To download the scorecard, click here.

To download the barometer, click here.

Here are some of the statements in the list at the low and high end:

No. 1

Low Maturity

We do safety because it is required.

High Maturity

We do safety because we care about each other.

No. 6

Low Maturity

Safety performance measurement is not well understood.

High Maturity

We understand and like the way safety performance is measured.

No. 8

Low Maturity

We never have resources for safety.

High Maturity

We fund safety because it is profitable.

The numbers are tallied up and given a score in all 10 statements. The numbers are then mapped to a safety barometer scale that has more depth for the level. Here are some barometer result examples:

If a company scored a zero in the first example range above (“We do safety because it is required/We do safety because we care about each other), the barometer chart shows:

“Safety driven by regulation, management directives and the cost of accidents.”

If a company scored a 6 for the same example, the barometer says:

“Concern for people is balanced with compliance and injury costs but is seen as a separate subject.”

And if a company scored a 10 for the same example, the barometer says:

“Sincere concern for employees drives safety and is in perfect harmony with other activities.”

The findings should be shared with all employees and be used to start conversations and trigger exercises that can be worked on to help safety culture become second nature.

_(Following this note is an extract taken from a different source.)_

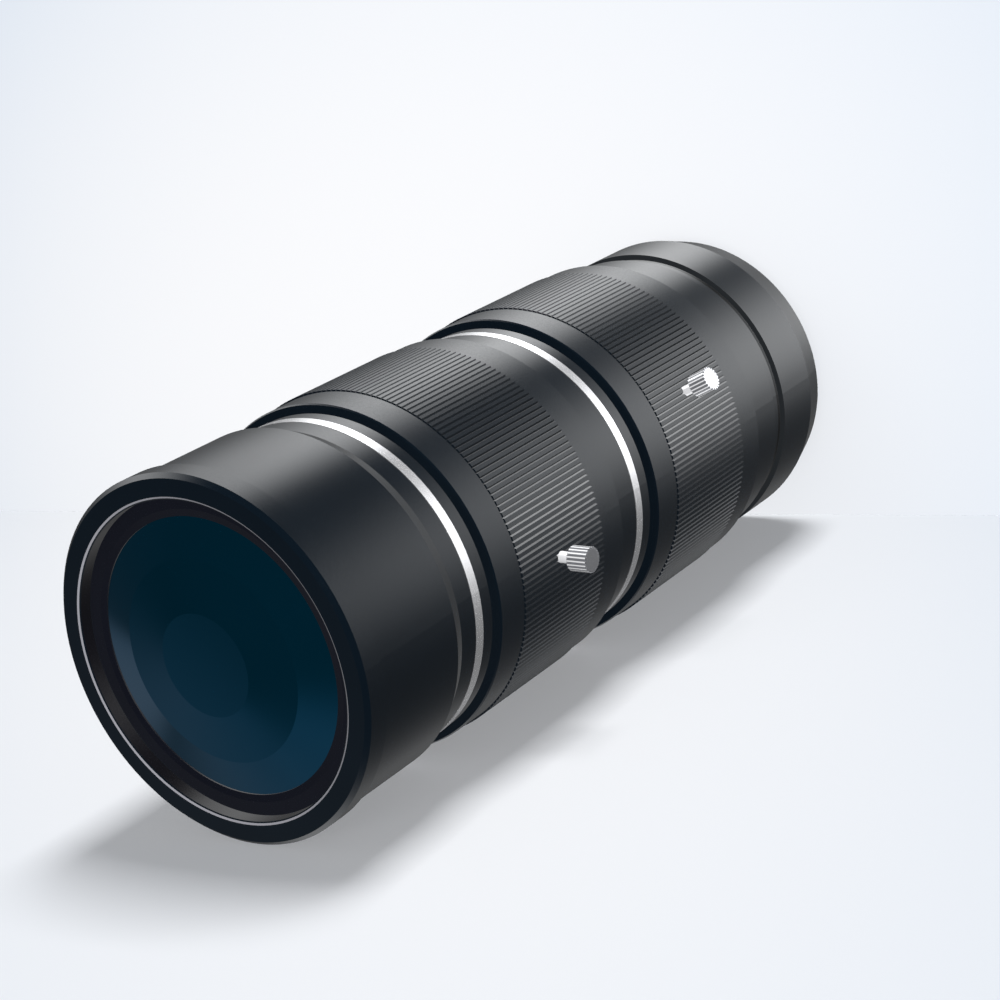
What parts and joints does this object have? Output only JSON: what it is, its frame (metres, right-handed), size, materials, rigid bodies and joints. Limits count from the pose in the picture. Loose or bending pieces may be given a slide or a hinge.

And the scorecard and barometer can continue to be used to benchmark where things are and to set specific company goals.

“If you do safety well, you tend to do a lot of other things well, too,” says Eckenfelder. “And that’s just good. It improves efficiency and effectiveness, team spirit, camaraderie, everything. Doing safety well acts as a lubricant for virtually everything else. The first safety value is to do it for the right reasons. Because you care about your employees. And if you care about your employees, they’re going to care about you.”

How would you describe the safety culture of your company? Do you think you could measure safety culture?